Wie sehen die Berufschancen von UDE-Studierenden aus?

Sehr gut. In mehreren Kriterien sind wir signifikant besser als andere Universitäten: Unsere Absolventen finden schneller den Einstieg in eine Vollzeittätigkeit und haben auch gleich einen höheren Verdienst.

Die UDE liegt in internationalen Rankings oft vorne, aber die alten namhaften Hochschulen haben ein stärkeres Renommee. Sie haben selbst einmal bemängelt, dass Traditionsunis bei Mittelzuweisungen bevorzugt werden.

Wir sind in verschiedenen Rankings unter den 25 stärksten Universitäten Deutschlands. Weltweit kommen wir unter die Top 300 der stärksten Hochschulen -- da haben wir uns trotz unseres jungen Alters bereits gut positioniert. Jedoch bleibt der Appell an die Landesregierung: Wenn man mit den Besten der Welt mithalten möchte, muss die Ausstattung besser werden. Um die Wettbewerbsfähigkeit zu erhöhen, wollen wir auch die Zusammenarbeit in der Universitätsallianz Ruhr intensivieren, Bereiche, die gut kooperieren, weiter stärken und ausbauen. Man kann rückblickend sagen: Die Fusion hat dem Standort Duisburg gut getan. Auf diese Weise haben wir eine relevante Größe erreicht und konnten ein starkes Profil ausbilden.
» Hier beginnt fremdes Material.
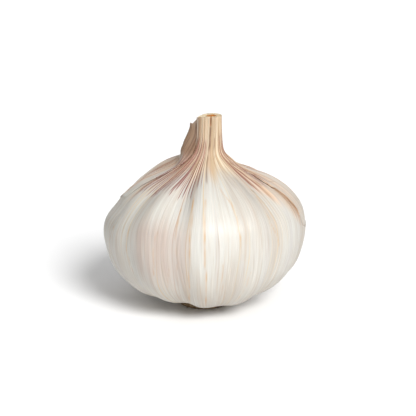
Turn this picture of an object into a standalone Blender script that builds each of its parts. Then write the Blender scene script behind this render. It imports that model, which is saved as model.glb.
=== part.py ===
"""A whole garlic bulb, standing on its root plate.

Metres, +Z up. The origin is the middle of the root plate's flat underside, and -Y is the front.
The bulb is a turned body that is then sculpted: its cloves push lobes into the skin, and above
them the skin gathers into the cut neck. Azimuths are in degrees, 0 at the front and 90 at +X.
"""

import math

import bmesh
import bpy
import numpy as np
from mathutils import Matrix, Vector

MM = 0.001

# Driving dimensions, in millimetres.
NECK_TOP = 55.0
NECK_LEAN = 1.4  # how far the neck's axis stands towards +X of the bulb's
CLEARANCE = 0.35  # gap between neighbouring pieces
SKIN = 0.35  # thickness of the loose outer skins

# The bulb's side, (radius, height), from the cut neck down to where it meets the root plate.
BULB_SIDE = (
    (3.45, NECK_TOP),
    (3.5, 51.5),
    (3.75, 48.0),
    (4.7, 44.8),
    (8.2, 42.1),
    (13.0, 39.9),
    (18.8, 37.2),
    (24.0, 33.6),
    (27.6, 28.8),
    (28.7, 22.8),
    (27.9, 16.8),
    (25.6, 11.0),
    (21.8, 6.5),
    (16.8, 3.6),
    (12.2, 2.6),
    (8.8, 3.1),
)

# One row for each clove, going round towards +X: the azimuth of the groove before it and that
# groove's depth as a share of the usual one. Then, in millimetres, how far the clove pushes out
# at its middle, how much higher its shoulder stands, and how much higher its foot is.
CLOVES = np.array(
    (
        (-110, 1.2, 0.2, -1.6, -0.1),
        (-71, 0.8, -0.1, -1.3, 0.5),
        (-49, 0.9, 0.2, -0.8, 0.5),
        (-16, 1.1, 0.2, 0.0, 0.1),
        (16, 0.5, 0.1, 0.0, 0.0),
        (45, 0.9, -0.2, 0.0, 1.2),
        (78, 1.0, 0.7, -0.4, 0.4),
        (112, 1.1, 0.3, -0.2, 0.0),
        (146, 0.9, 0.0, 0.4, 0.0),
        (182, 1.1, -0.4, 0.4, 0.3),
        (216, 1.0, -1.2, 1.2, 0.0),
    )
)
FULL_WIDTH = 33.0  # the usual clove's width in degrees: a narrower one has shallower grooves

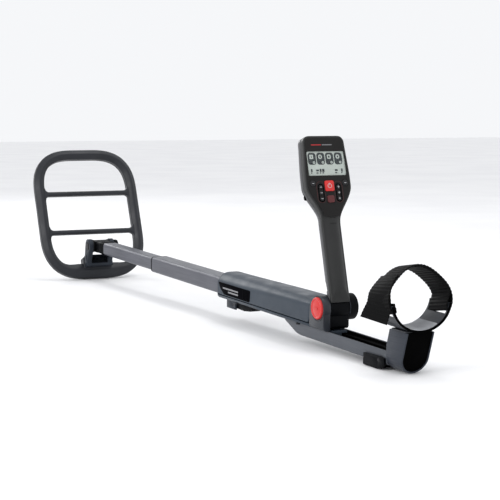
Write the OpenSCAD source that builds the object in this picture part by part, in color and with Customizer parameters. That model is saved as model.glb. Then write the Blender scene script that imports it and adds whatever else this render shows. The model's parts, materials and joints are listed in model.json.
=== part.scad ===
/* [Coil] */
// Width of the search coil
coil_w = 203; // [180:1:230]
// Length of the search coil
coil_len = 254; // [230:1:280]
// Thickness of the coil housing
coil_t = 18; // [16:0.5:22]
// Width of the bar that runs round the coil
coil_bar = 19; // [16:0.5:24]
// Outer radius of the two front corners
coil_r_front = 60; // [50:1:70]
// Outer radius of the two rear corners
coil_r_rear = 70; // [60:1:80]
// Height of the tilt axis above the top of the coil
coil_drop = 23.8; // [20:0.2:28]
// Distance from the tilt axis back to the rear edge of the coil
coil_rear = 53.6; // [48:0.2:60]
// Forward lean of the coil from upright
coil_lean = 22.3; // [10:0.1:40]

/* [Shafts] */
// Width of the lower shaft
lower_w = 27.6; // [26:0.2:28]
// Height of the lower shaft
lower_h = 22; // [20:0.2:22.4]
// Length of the lower tube
lower_len = 291; // [270:1:291]
// Width of the middle shaft
middle_w = 32; // [32:0.2:32.4]
// Height of the middle shaft
middle_h = 26; // [26:0.2:26.4]
// Length of the middle tube
middle_len = 335; // [300:1:336]
// Where the middle tube begins, behind the tilt axis
middle_x = 297; // [290:1:300]
// Wall of both tubes
tube_wall = 1.5; // [1:0.1:1.6]

/* [Body] */
// Where the body begins, behind the tilt axis
body_x = 577; // [560:1:590]
// Half of the body's width
body_half = 25; // [24:0.5:28]
// Top of the body above the shaft axis
body_top = 22.5; // [21:0.5:25]
// Underside of the body below the shaft axis
body_low = -15.5; // [-16:0.1:-15.4]
// Height of the seam between cover and belly
body_seam = -10; // [-11:0.5:-9]

/* [Handle] */
// Distance of the handle pivot behind the tilt axis
pivot_x = 891.5; // [885:0.5:900]
// Height of the handle pivot above the shaft axis
pivot_z = 13.5; // [12:0.5:15]
// Forward lean of the handle
handle_lean = 16; // [12:0.5:20]
// Radius of the hinge barrels
barrel_r = 17; // [16:0.5:18]
// Half of the grip's width
grip_half = 14; // [13:0.1:14]
// Half of the pod's greatest width
pod_half = 33.5; // [32:0.5:36]
// Distance of the handle's top from the pivot
handle_top = 224; // [222:1:232]
// Radius of the red release button
button_r = 14.5; // [13:0.1:14.6]

/* [Armrest] */
// Where the armrest rail begins, behind the tilt axis
rail_x = 782; // [775:1:790]
// Half of the rail's width
rail_half = 17; // [16.8:0.1:17.2]
// Underside of the rail
rail_low = -33.6; // [-34:0.1:-33]
// Half of the pedestal's width
pedestal_half = 19; // [19:0.1:20]
// Backward lean of the pedestal
pedestal_lean = 18; // [10:1:22]
// Inner half width of the forearm loop
loop_half = 41.5; // [38:0.5:46]
// Width of the forearm strap
strap_w = 38; // [25:1:40]

/* [Hidden] */
$fn = 64;
eps = 0.05;

// placement of the shaft frame in the part's frame
shaft_slope = 1.306;
shift_x = -495.5;
shift_z = 64.13;

// coil
coil_split = coil_drop + 12.5;
coil_under = coil_drop + coil_t;
front_bar_u = 117.7;
rear_bar_u = 41.8;
cross_bar = 9;
ear_in = 16.5;
ear_out = 24.5;
tip_half = 13.8;
hinge_r = 13;
bracket_x = 13;
bracket_len = 21;
bolt_r = 4;

// shafts
tube_r = 5;
gap = 0.4;
lower_x = 56;
middle_bore_w = middle_w - 2 * tube_wall;
middle_bore_h = middle_h - 2 * tube_wall;

// body
cover_wall = 2.5;
housing_x = 868;
trough_in = middle_w / 2 + 0.4;
trough_out = trough_in + 2;
trough_z = middle_h / 2 + 0.5;
slot_half = grip_half + 0.5;
recess_half = grip_half + 0.4;
fold_lean = handle_lean + 62;
cam_x = 606;
cam_z = -24;
keel_x = 668;
keel_foot_x = 812;
keel_end = 905;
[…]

Würden Sie Duisburg als eine Uni-Stadt bezeichnen? Das, was man als Studenten-Viertel bezeichnen würde, gibt es nicht und der Anteil der Pendler ist groß...

Sicher gibt es in Neudorf Kneipen, die vor allem von Studenten besucht werden, allerdings ist es angesichts der Zusammensetzung des Uni-Stadtteils schwierig, im direkten Umfeld mehr studentisches Wohnen zu ermöglichen. Die Zeit zwischen den Vorlesungen verbringen sie in der Bücherei, in der Cafeteria oder in der Mensa. Ob sie danach aber wieder in ihr Elternhaus in die Nachbarstadt fahren, hängt von anderen Faktoren ab, die wir nicht beeinflussen können. Da sehe ich auch die Wohnungsbaugesellschaften in der Verantwortung, attraktive und alternative Wohnangebote zu schaffen. Damit die Studierenden sagen: Dort lohnt es sich zu wohnen.